§ **Data entries**
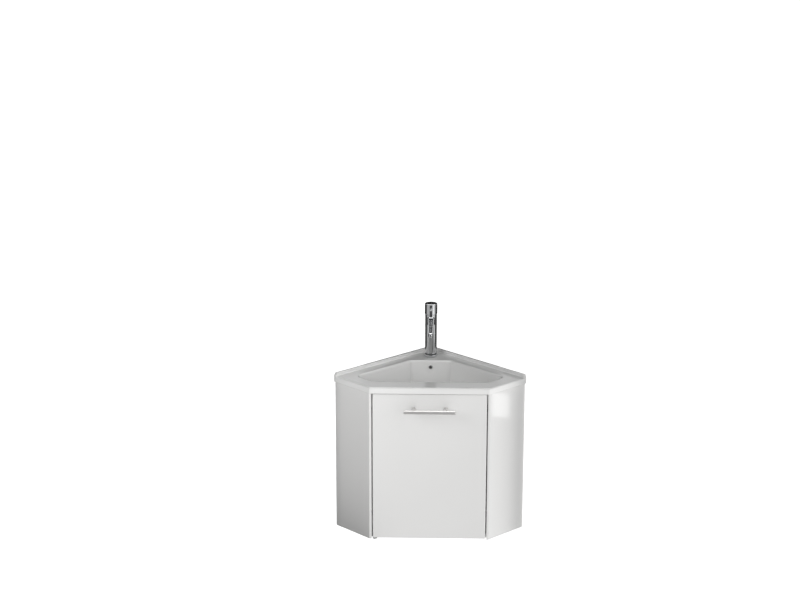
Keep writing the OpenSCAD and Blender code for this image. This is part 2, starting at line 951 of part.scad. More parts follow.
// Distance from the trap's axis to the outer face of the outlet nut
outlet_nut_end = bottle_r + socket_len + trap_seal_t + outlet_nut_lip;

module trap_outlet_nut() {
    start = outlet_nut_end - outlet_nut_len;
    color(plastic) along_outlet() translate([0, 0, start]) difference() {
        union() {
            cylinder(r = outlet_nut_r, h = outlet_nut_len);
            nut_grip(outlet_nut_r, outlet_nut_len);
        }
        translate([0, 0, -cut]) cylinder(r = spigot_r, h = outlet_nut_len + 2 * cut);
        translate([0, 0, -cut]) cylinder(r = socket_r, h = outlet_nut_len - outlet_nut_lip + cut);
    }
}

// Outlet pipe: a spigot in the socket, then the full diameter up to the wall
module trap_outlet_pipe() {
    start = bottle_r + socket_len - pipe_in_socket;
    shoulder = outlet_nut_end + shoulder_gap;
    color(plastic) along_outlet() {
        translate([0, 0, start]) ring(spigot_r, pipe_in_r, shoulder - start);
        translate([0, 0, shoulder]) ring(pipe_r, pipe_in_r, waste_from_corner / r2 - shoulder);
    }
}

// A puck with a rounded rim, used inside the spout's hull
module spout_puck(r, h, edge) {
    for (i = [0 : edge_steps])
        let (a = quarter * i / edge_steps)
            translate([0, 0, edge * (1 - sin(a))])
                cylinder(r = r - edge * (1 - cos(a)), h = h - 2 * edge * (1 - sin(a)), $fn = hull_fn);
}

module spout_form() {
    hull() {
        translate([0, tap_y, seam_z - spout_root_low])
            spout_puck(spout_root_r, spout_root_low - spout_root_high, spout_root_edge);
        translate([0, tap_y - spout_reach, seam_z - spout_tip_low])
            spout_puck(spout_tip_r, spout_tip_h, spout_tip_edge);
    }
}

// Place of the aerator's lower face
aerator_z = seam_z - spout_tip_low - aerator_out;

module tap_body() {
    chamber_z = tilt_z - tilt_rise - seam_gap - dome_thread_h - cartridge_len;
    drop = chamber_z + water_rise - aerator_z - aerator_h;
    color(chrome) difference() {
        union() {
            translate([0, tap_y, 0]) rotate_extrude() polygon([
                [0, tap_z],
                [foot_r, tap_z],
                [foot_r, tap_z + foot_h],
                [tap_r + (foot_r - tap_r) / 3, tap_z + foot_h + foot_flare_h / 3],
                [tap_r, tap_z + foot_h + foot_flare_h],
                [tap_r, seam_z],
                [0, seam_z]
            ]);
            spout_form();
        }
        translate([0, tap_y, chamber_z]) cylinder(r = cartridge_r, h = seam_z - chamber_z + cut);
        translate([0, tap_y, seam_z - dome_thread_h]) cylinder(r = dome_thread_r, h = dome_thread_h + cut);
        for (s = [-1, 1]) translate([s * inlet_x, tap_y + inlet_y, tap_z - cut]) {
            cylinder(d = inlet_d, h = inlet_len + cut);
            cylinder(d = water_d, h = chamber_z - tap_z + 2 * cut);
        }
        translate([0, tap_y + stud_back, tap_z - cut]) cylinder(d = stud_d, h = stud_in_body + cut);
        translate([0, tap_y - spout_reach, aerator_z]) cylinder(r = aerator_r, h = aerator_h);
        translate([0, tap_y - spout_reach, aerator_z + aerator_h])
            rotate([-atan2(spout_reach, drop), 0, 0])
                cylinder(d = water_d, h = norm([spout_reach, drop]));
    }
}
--
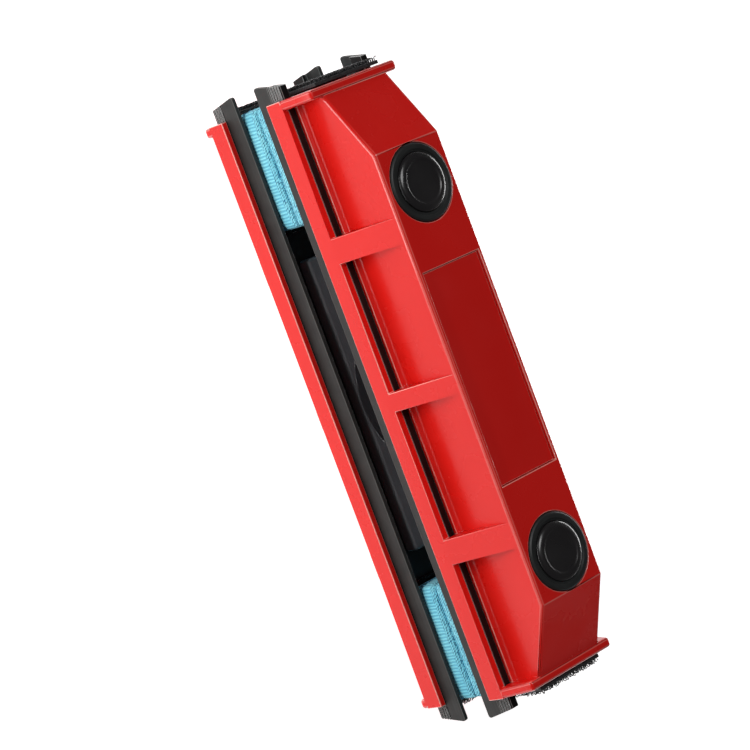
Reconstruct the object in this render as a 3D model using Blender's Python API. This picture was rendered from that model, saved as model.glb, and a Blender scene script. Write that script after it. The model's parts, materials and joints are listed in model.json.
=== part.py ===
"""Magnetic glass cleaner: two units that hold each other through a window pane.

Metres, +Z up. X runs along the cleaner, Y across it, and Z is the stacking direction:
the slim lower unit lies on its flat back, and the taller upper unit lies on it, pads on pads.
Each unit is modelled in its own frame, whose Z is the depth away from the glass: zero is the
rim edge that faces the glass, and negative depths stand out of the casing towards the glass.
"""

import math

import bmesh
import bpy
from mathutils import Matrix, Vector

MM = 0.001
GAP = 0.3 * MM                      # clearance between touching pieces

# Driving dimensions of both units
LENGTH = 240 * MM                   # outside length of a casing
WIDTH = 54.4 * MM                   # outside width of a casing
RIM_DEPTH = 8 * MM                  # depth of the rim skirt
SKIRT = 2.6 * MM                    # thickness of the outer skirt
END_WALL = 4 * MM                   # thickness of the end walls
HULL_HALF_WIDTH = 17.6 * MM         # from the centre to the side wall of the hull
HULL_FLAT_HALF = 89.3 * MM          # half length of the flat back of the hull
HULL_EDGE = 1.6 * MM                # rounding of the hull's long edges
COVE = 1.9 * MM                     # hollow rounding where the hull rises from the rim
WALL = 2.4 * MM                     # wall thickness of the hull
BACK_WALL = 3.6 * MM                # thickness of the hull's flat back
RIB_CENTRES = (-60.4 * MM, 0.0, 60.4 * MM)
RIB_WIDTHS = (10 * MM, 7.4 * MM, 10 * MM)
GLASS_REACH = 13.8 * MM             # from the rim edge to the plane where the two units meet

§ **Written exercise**
Quote word for word every line from the one that has "Keep writing the" through the one that has "outlet_nut_end = bottle_r".

§ **Answer to the task**
Keep writing the OpenSCAD and Blender code for this image. This is part 2, starting at line 951 of part.scad. More parts follow.
// Distance from the trap's axis to the outer face of the outlet nut
outlet_nut_end = bottle_r + socket_len + trap_seal_t + outlet_nut_lip;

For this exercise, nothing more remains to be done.